Every single episode of these first eight was written by the same person (Nic Pizzolatto, who previously wrote two episodes of The Killing as well as a number of short stories) and directed by the same person (Cary Fukunaga, who did the 2011 Jane Eyre movie). This is extremely uncommon in TV: usually TV shows have a team of writers who work together to break down the plot lines of a given season, then break the individual episodes up to be written. Ultimately, the show-runner (a Vince Gillian or Matthew Weiner type person) has the final edit on the individual scripts, and, depending on how much he/she had to do, sometimes takes a writing credit. At the same time, almost every episode of major TV shows is directed by someone different — some shows might have go-tos who do a number of episodes (it seems like Fred Savage has now directed about three episodes of every sitcom on TV, for example). In general, though, directors and writers switch. On sitcoms, this isn’t as big a deal, but on dramas, it can be (the tone and voice and texture and shooting of one episode to the next episode can be very different, and often that can look weird). Great shows like Breaking Bad — where only three people directed more than five episodes in the 62-episode run — make it work, which also goes back to the main editors on the show. Some shows make it look awful.

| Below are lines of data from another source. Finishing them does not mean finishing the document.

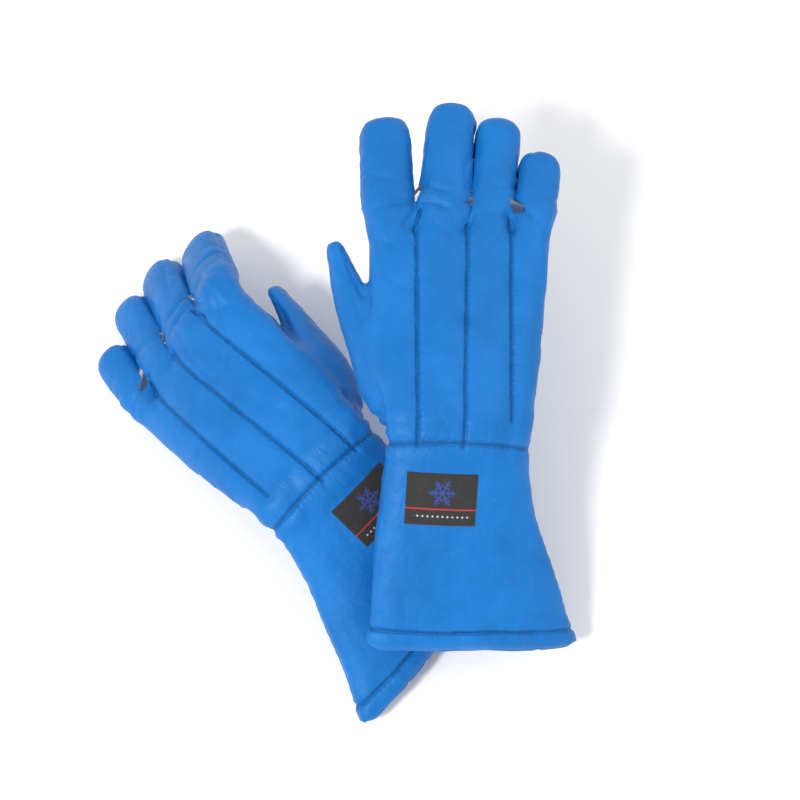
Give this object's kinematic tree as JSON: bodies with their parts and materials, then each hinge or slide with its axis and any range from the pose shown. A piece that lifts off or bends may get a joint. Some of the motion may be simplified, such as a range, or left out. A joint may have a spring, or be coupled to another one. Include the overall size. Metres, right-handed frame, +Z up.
{
  "type": "cryogenic gloves",
  "caption": "Pair of long blue insulated gloves for very cold work, one lying across the other, with jointed fingers, thumbs and wrists, a lining and flared cuffs.",
  "frame": {"origin": "on the bench, under the middle of the pair's box", "axes": "+Z up, +Y towards the upper glove's fingertips, +X towards its little finger"},
  "size_m": [0.3302, 0.3952, 0.1516],
  "materials": {
    "shell": "woven nylon with a satin sheen",
    "batting": "fluffy batting",
    "lining": "brushed knit",
    "label": "woven label",
    "label_line": "woven label"
  },
  "bodies": {
    "left_cuff": {"left_cuff_back_panel": "shell", "left_cuff_palm_panel": "shell", "left_cuff_insulation": "batting", "left_cuff_lining": "lining", "left_hem_facing": "shell", "left_label_patch": "label", "left_label_line": "label_line"},
    "left_hand": {"left_palm_shell": "shell", "left_hand_insulation": "batting", "left_hand_lining": "lining", "left_index_back_strip": "shell", "left_middle_back_strip": "shell", "left_ring_back_strip": "shell", "left_little_back_strip": "shell"},
    "left_thumb": {"left_thumb_shell": "shell", "left_thumb_insulation": "batting", "left_thumb_lining": "lining"},
    "left_index": {"left_index_shell": "shell", "left_index_insulation": "batting", "left_index_lining": "lining"},
    "left_middle": {"left_middle_shell": "shell", "left_middle_insulation": "batting", "left_middle_lining": "lining"},
    "left_ring": {"left_ring_shell": "shell", "left_ring_insulation": "batting", "left_ring_lining": "lining"},
    "left_little": {"left_little_shell": "shell", "left_little_insulation": "batting", "left_little_lining": "lining"},
    "right_cuff": {"right_cuff_back_panel": "shell", "right_cuff_palm_panel": "shell", "right_cuff_insulation": "batting", "right_cuff_lining": "lining", "right_hem_facing": "shell", "right_label_patch": "label", "right_label_line": "label_line"},
    "right_hand": {"right_palm_shell": "shell", "right_hand_insulation": "batting", "right_hand_lining": "lining", "right_index_back_strip": "shell", "right_middle_back_strip": "shell", "right_ring_back_strip": "shell", "right_little_back_strip": "shell"},
    "right_thumb": {"right_thumb_shell": "shell", "right_thumb_insulation": "batting", "right_thumb_lining": "lining"},
    "right_index": {"right_index_shell": "shell", "right_index_insulation": "batting", "right_index_lining": "lining"},
    "right_middle": {"right_middle_shell": "shell", "right_middle_insulation": "batting", "right_middle_lining": "lining"},
    "right_ring": {"right_ring_shell": "shell", "right_ring_insulation": "batting", "right_ring_lining": "lining"},
    "right_little": {"right_little_shell": "shell", "right_little_insulation": "batting", "right_little_lining": "lining"}
  },
  "joints": [
    {"name": "right_glove_lift", "type": "slide", "parent": "left_cuff", "child": "right_cuff", "axis": [0, 0, 1], "range_m": [0, 0.2]},
    {"name": "left_wrist_bend", "type": "hinge", "parent": "left_cuff", "child": "left_hand", "pos_m": [-0.00868, -0.04599, 0.08538], "axis": [-0.7084, -0.6825, -0.1801], "range_deg": [-2, 25]},
    {"name": "left_thumb_bend", "type": "hinge", "parent": "left_hand", "child": "left_thumb", "pos_m": [0.00634, 0.01492, 0.07989], "axis": [-0.7696, -0.2303, 0.5955], "range_deg": [-6, 16]},
    {"name": "left_index_bend", "type": "hinge", "parent": "left_hand", "child": "left_index", "pos_m": [-0.07564, 0.08402, 0.07663], "axis": [-0.5397, -0.6462, -0.5395], "range_deg": [-30, 40]},
    {"name": "left_middle_bend", "type": "hinge", "parent": "left_hand", "child": "left_middle", "pos_m": [-0.09461, 0.06131, 0.05767], "axis": [-0.5397, -0.6462, -0.5395], "range_deg": [-22, 48]},
    {"name": "left_ring_bend", "type": "hinge", "parent": "left_hand", "child": "left_ring", "pos_m": [-0.11145, 0.04115, 0.04083], "axis": [-0.5397, -0.6462, -0.5395], "range_deg": [-18, 55]},
    {"name": "left_little_bend", "type": "hinge", "parent": "left_hand", "child": "left_little", "pos_m": [-0.12716, 0.02234, 0.02513], "axis": [-0.5397, -0.6462, -0.5395], "range_deg": [-8, 65]},
    {"name": "right_wrist_bend", "type": "hinge", "parent": "right_cuff", "child": "right_hand", "pos_m": [0.08668, -0.0332, 0.12382], "axis": [-0.9843, -0.0276, 0.1744], "range_deg": [-45, 0]},
    {"name": "right_thumb_bend", "type": "hinge", "parent": "right_hand", "child": "right_thumb", "pos_m": [0.03486, 0.00244, 0.12069], "axis": [-0.6051, -0.1392, -0.7839], "range_deg": [-6, 16]},
    {"name": "right_index_bend", "type": "hinge", "parent": "right_hand", "child": "right_index", "pos_m": [0.04165, 0.10557, 0.13714], "axis": [-0.9984, -0.0182, 0.0535], "range_deg": [-10, 68]},
    {"name": "right_middle_bend", "type": "hinge", "parent": "right_hand", "child": "right_middle", "pos_m": [0.07674, 0.10621, 0.13526], "axis": [-0.9984, -0.0182, 0.0535], "range_deg": [-8, 70]},
    {"name": "right_ring_bend", "type": "hinge", "parent": "right_hand", "child": "right_ring", "pos_m": [0.10789, 0.10678, 0.13359], "axis": [-0.9984, -0.0182, 0.0535], "range_deg": [-10, 68]},
    {"name": "right_little_bend", "type": "hinge", "parent": "right_hand", "child": "right_little", "pos_m": [0.13694, 0.10731, 0.13204], "axis": [-0.9984, -0.0182, 0.0535], "range_deg": [-12, 65]}
  ]
}
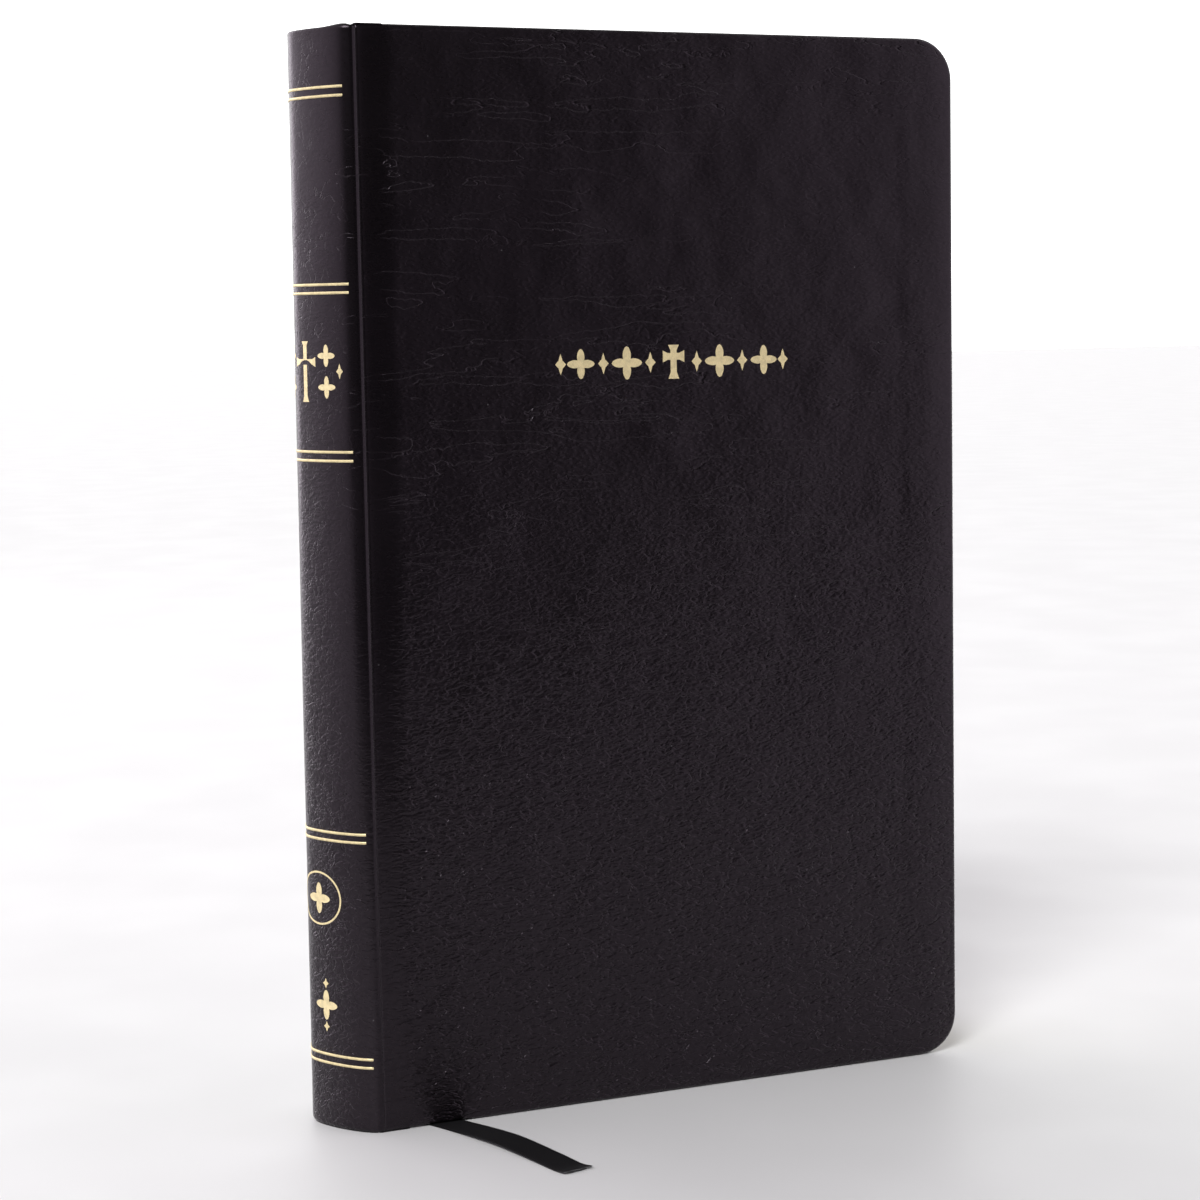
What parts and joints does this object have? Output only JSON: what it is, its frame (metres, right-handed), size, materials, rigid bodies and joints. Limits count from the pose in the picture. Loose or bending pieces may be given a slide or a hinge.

But this True Detective model is interesting, because the entire writing process —
Over the summer of 2012, when everybody else was on vacation, I was locked up in a converted garage in Van Nuys working on the script. It took two and half to three months—it gets hazy—but about five hundred pages. The walls were covered with post it notes filled with tiny handwriting. My office looked like something out of A Beautiful Mind. That was part of the reason why I didn’t put together a writer’s room. I just didn’t know how to explain to anybody what I had been doing. I powered down and got through it. It was intense. The last two weeks of the writing, my wife took our daughter to visit her parents and when they got back she found me on the living room recliner, shirtless, with empty bottles all around me.
— and the directing process —
Because, like I said, I could experiment with long format and it could be all mine, whereas I think when you share it with multiple directors it’s more the writers’ vision and you’re servicing the writers’ vision. That is perfectly great — there are amazing directors out there who can do that just fine, who I look up to as master craftsmen — but for me, if I was using multiple directors, I’d rather just shoot a pilot and walk away. This thing I saw as being an eight-hour movie, rather than just an episodic television show.
— were ultimately controlled by two men. That leads to a lot more consistency in terms of arc and tone, and that definitely shows up when you watch the show.
Another interesting aspect of this show is that it’s going to be done in an one-off format (which The Killing probably should have done with Season 2, honestly). Basically, if True Detective comes back for a Season 2, it won’t be Harrelson and McConaughey (makes sense, as they may have film projects). Their arc will be resolved this season, in the next six episodes (I have some theories about what will happen, but that’s for a different kind of post). Each season, then, will be self-contained.
And finally, the other notable thing about the model is only going with eight episodes — they’re each about 57 minutes, so you’re about 24 minutes short of eight hours if you wanted to binge-watch it on HBO Go. Think you couldn’t get through that in a weekend, especially considering how good Episode 1 is (you’ll be hooked)? You easily could. So while HBO is releasing them one at a time on premium cable — unlike, say, House of Cards Season 2 dropping in its entirety on V-Day — it’s still prime for the binge-watching game.
Despite being up against the Golden Globes, the premiere of True Detective was the best HBO opening since Boardwalk Empire in 2010.
I was particularly fond of a certain scene in the second episode. Butt, seriously it’s a great show.